Tra i pochi commenti da parte dei miei 25 lettori, uno trovato su questo blog, e relativo al post dell’altro giorno, mi ha non poco stupito: «Non sarai mica fra quelli che negano che il virus esista, e che mettono in dubbio l’importanza delle misure di contenimento della sua diffusione consigliate da virologi e medici e disposte dai governi di tutto il mondo?». Mi ha stupito, dicevo, e non tanto per il tono della critica, misurato e gentile, quanto proprio per il contenuto della stessa.

Voglio chiarire a chi ha lasciato quel commento e ad altri: come potrei negare l’esistenza di una pandemia che ha colpito e sta colpendo il mondo intero, e che lutti e sofferenze dissemina nel suo cammino? Sarebbe folle il solo pensarci. E come potrei mettere in dubbio che le misure adottatte, dal distanziamento sociale al lockdown di tutte le attività sociali ed economiche non indispensabili, abbiano funzionato? Solo un cretino non si renderebbe conto della loro importanza, quando la virulenza del contagio era da arginare in tutti i modi possibili.
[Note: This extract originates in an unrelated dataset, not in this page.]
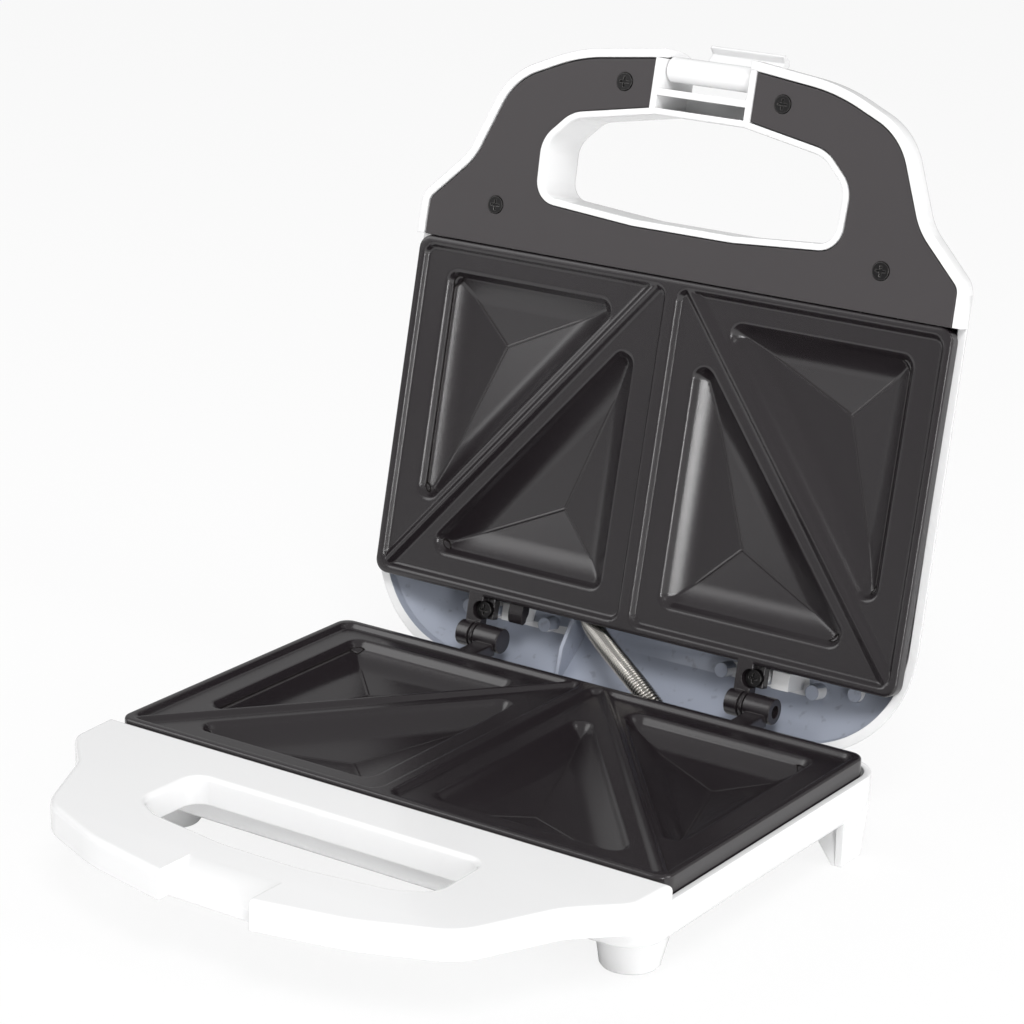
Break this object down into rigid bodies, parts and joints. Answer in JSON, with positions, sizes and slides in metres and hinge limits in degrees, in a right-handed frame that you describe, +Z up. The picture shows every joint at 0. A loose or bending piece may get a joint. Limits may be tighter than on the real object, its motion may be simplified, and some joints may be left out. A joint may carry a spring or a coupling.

Ma è proprio perché sono convinto della loro efficacia che mi chiedo perché si abbia così tanta paura anche solo di pronunciare le parole «ritorno alla normalità».

Se dovessimo passare tutta la vita che ci rimane dinnanzi con la bocca tappata a nascondere sorrisi e commozioni, lontani gli uni dagli altri per paura che lo stare insieme possa costringerci a un malattia solitaria, come se per molti questa, la solitudine, non fosse già in atto, se per paura di morire a causa di un morbo rinunciamo addirittura a vivere, nella pienezza del confronto col possibile che questo significa e comporta (e senza voler scomodare l’esistenzialismo), allora non solo metteremmo in dubbio l’efficacia di quelle misure necessarie, e per alcuni dolorose, ma le vanificheremmo, rinunciando del tutto ai motivi per cui si è deciso di prenderle e rispettarle: ritornare a godere pienamente delle nostre libertà, seguire i nostri sentimenti, ascoltare i nostri affetti.

Di questo parlavo e parlo, non di altro.